The reason why the OP's code didn't work out as expected is because lapply on a single column after converting it to a vector (mdf[, column19]) and loop through each of the single element of the column and return a list. Now, we are assigning the output of list back to that single column

column19 <- 19
mdf[,column19] <- lapply(mdf[,column19],function(x) as.numeric(gsub(",", "", x)))

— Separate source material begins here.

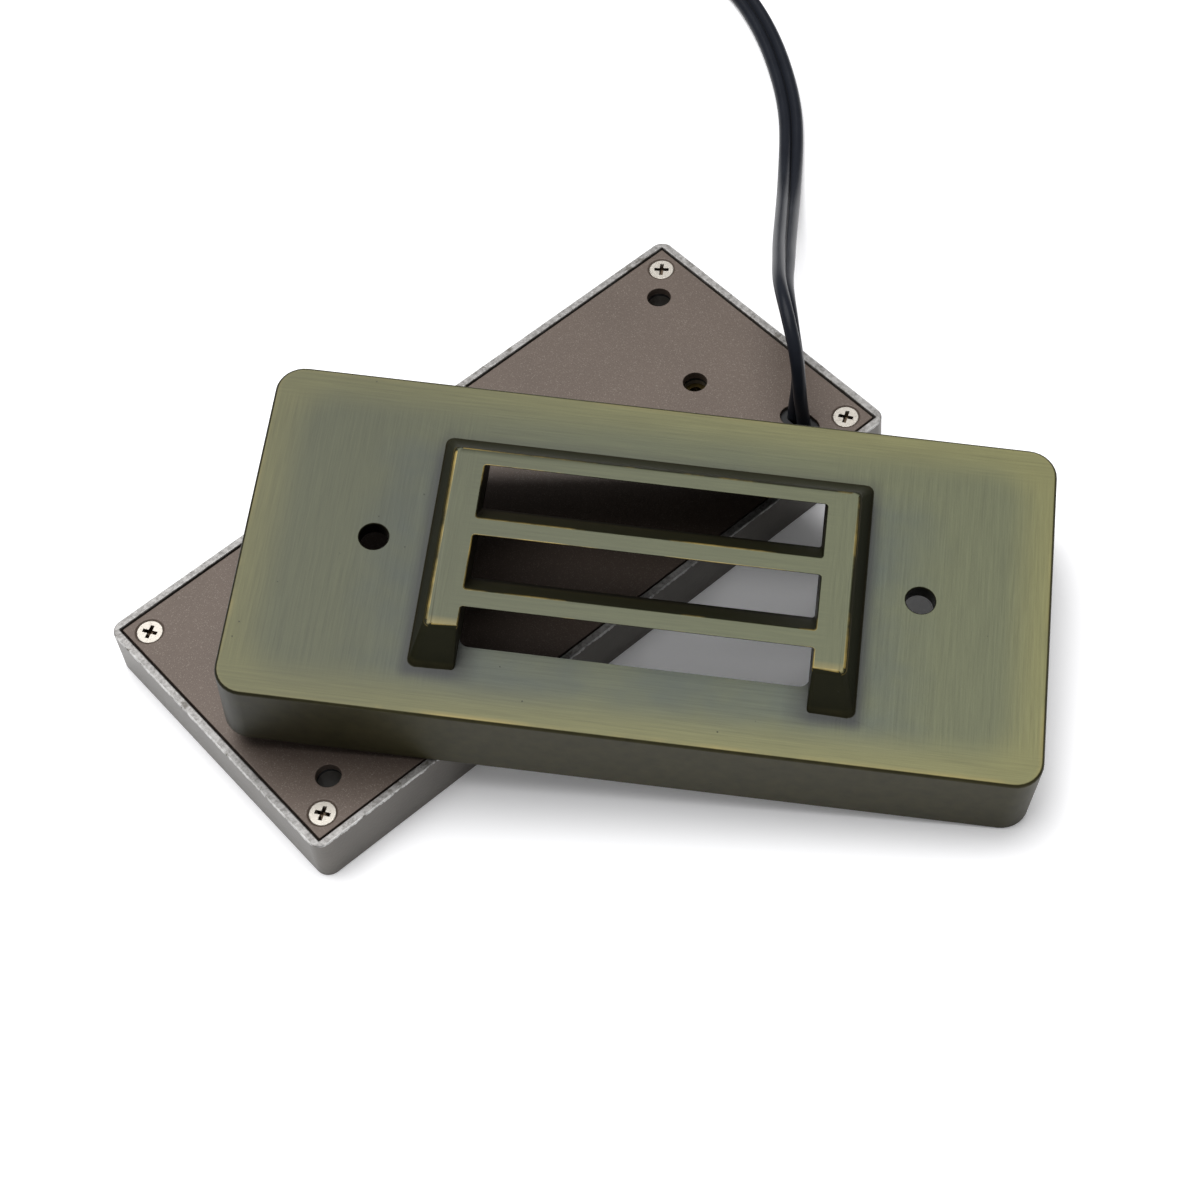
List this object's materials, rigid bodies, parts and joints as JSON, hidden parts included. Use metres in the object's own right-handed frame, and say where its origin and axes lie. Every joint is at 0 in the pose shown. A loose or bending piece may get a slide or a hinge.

Warning message: In [<-.data.frame(*tmp*, , column19, value = list(27, 49, 510, : provided 5 variables to replace 1 variables

Instead, if we want to use the same procedure either keep the data.frame structure by mdf[column19] or mdf[, column19, drop = FALSE] and then loop using lapply. In this way, it will be a list with a single vector

mdf[column19] <- lapply(mdf[column19],function(x) as.numeric(gsub(",", "", x)))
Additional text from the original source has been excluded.